Ellis Nassour will never forget one of the New York theater's greatest sketch artists.
Sam Norkin, renowned caricaturist, illustrator, long-time colleague and beloved friend, created more than 4,000 published drawings by the time of his death in 2011 at age 94. He was the New York Daily News illustrator for over a quarter century, and he served Drama Desk as an esteemed President, functioned as the organization’s official historian, and was a long-serving member of the Drama Desk executive board. In his honor, Drama Desk created the Sam Norkin Off-Broadway Award, presented annually with a $1,000 honorarium from the Sam Norkin Estate.
Known as New York City’s “graphic reporter,” Sam Norkin held a special place in the history of the Big Apple’s newspaper theater coverage. As interest in theater escalated after World War II, editors were hungry for preview images for upcoming productions. However, until a show opened there were no photographs available.
Sam Norkin to the rescue!
He was asked to assemble all the scattered components of a production and create eye-catching images in pen and ink. Sam was given that rare privilege: full access to costume sketches, fittings, scenic designs, rehearsals, and the show’s stars. This enabled Sam to furnish newspapers with dramatic images of what was playing on the New York stage. Soon, his work was a weekly fixture of the Daily News Sunday theater section.
Sam was known to all as an irascible raconteur and virtual encyclopedia of anything theatrical. Up to the very end, he attended monthly Drama Desk board meetings and remained sharp as a tack. For more than fifty years, Sam was one of the country’s leading theatrical caricaturists. In addition to the Daily News, his drawings of theater, opera, ballet, and movie personalities [not to mention Ringling Bros. and Barnum & Bailey Circuses] appeared in such media as the Boston Globe, Herald Tribune, Los Angeles Times, Philadelphia Enquirer, Toronto Star, Variety, Washington Post, and numerous other newspapers and magazines. He was responsible for more theatrical sketches than any other artist or caricaturist. Sam also lectured on and often demonstrated the art of caricature.

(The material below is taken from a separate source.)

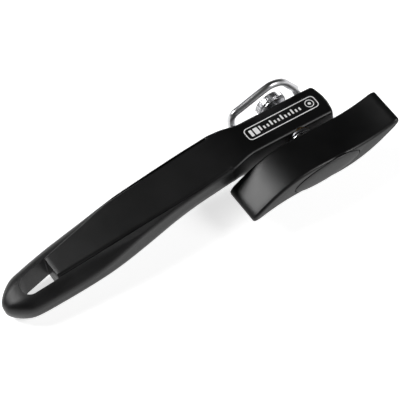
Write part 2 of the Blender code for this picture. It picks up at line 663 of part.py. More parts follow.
def main():
    clear_scene()
    parts = new_collection("can_opener")
    cutters = new_collection("can_opener_cutters")

    black_grip = new_material("grip_black", (0.016, 0.016, 0.017), 0.42)
    black_core = new_material("core_black", (0.013, 0.013, 0.014), 0.36)
    black_knob = new_material("knob_black", (0.018, 0.018, 0.019), 0.38)
    polished = new_material("polished_steel", (0.62, 0.62, 0.63), 0.16, 1.0)
    brushed = new_material("brushed_steel", (0.52, 0.52, 0.53), 0.34, 1.0)
    blade_steel = new_material("blade_steel", (0.56, 0.56, 0.58), 0.22, 1.0)
    spring_steel = new_material("spring_steel", (0.32, 0.32, 0.34), 0.38, 1.0)
    brass = new_material("bearing_brass", (0.66, 0.47, 0.2), 0.34, 1.0)

    # The eccentric's axis lies opposite the cutting wheel, so that at rest the wheels are closed.
    towards_cutter = Vector(CUTTER_PLACE).normalized()
    pivots = {"eccentric": tuple(-ECCENTRICITY * towards_cutter)}

    make_grip(parts, cutters, black_grip)
    make_core(parts, cutters, black_core, pivots)
    make_plate(parts, cutters, brushed, pivots)
    for place, centre in PLATE_SCREWS.items():
        make_plate_screw(place, centre, parts, cutters, polished)
    make_wire(parts, polished)
    make_bearings(parts, cutters, brass, brushed, pivots)
    make_spindle(parts, cutters, polished)
    make_feed_wheel(parts, cutters, polished)
    make_feed_fittings(parts, polished)
    make_friction_washers(parts, spring_steel, polished)
    make_knob_body(parts, cutters, black_knob)
    make_knob_insert(parts, cutters, spring_steel)
    make_knob_fixings(parts, brushed)
    make_knob_cap(parts, cutters, black_knob)
    make_cutter(parts, cutters, blade_steel, brass, polished)

    stand = bpy.data.objects.new("design_frame", None)
    parts.objects.link(stand)
    stand.location = metres(SHAFT_PLACE)
    stand.rotation_euler = (0.0, math.radians(-REST_TILT), 0.0)
    for piece in list(parts.objects) + list(cutters.objects):
        if piece is not stand:
            piece.parent = stand


main()
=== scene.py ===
import json
import math
import bmesh
import bpy
from mathutils import Matrix, Vector

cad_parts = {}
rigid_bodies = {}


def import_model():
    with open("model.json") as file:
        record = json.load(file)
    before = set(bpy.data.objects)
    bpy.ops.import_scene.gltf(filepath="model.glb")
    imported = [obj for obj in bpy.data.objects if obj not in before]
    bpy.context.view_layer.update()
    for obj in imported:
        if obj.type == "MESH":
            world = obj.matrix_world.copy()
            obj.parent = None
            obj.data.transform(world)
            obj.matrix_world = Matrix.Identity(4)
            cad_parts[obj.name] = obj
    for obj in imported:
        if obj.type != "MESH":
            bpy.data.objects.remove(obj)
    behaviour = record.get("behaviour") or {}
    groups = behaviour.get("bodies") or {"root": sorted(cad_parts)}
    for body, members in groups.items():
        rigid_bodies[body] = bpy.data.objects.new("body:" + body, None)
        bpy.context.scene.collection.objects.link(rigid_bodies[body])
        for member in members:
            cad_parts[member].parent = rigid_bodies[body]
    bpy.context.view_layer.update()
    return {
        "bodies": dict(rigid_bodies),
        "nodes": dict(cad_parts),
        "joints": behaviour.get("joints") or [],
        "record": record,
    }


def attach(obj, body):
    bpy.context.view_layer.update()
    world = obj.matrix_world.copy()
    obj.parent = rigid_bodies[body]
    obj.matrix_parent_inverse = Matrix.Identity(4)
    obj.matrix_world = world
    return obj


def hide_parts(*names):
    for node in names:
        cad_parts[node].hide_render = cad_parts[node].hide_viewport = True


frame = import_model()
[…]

He was exhibited in galleries and at the Museum of the City of New York, Metropolitan Opera, and Hudson River Museum. Sam was honored with a definitive exhibition of his drawings in 1976 at the New York Public Library and Museum of Performing Arts at Lincoln Center. So popular, it was extended to three-and-a-half months.
Sam created a lavishly-illustrated history of the Drama Desk and contributed to the organization's annual newsletter, the annual Drama Desk Awards programs, and created such books as 1994's Sam Norkin: Drawings, Stories and 1970's Theatre Drawings.
Numerous books on theater featured his signature work, including 1977’s Actors Talk about Theatre by former New York Times drama columnist Lewis Funke. Sam also illustrated Having Fun with Words of Wit and Wisdom: In 3,401 Quotations from Writers Across the Ages ... by veteran Drama Desk member Tom McMorrow, a colleague of Sam's at the Daily News.
Sam was the recipient of numerous awards, including a “Silver T-Square” in 1984 from National Cartoonists Society, and Drama Desk’s Award for “Lifetime Body of Work” in 1995.
It has been very strange to those who knew the artist well to look up at show intermissions and not see Sam sketching away.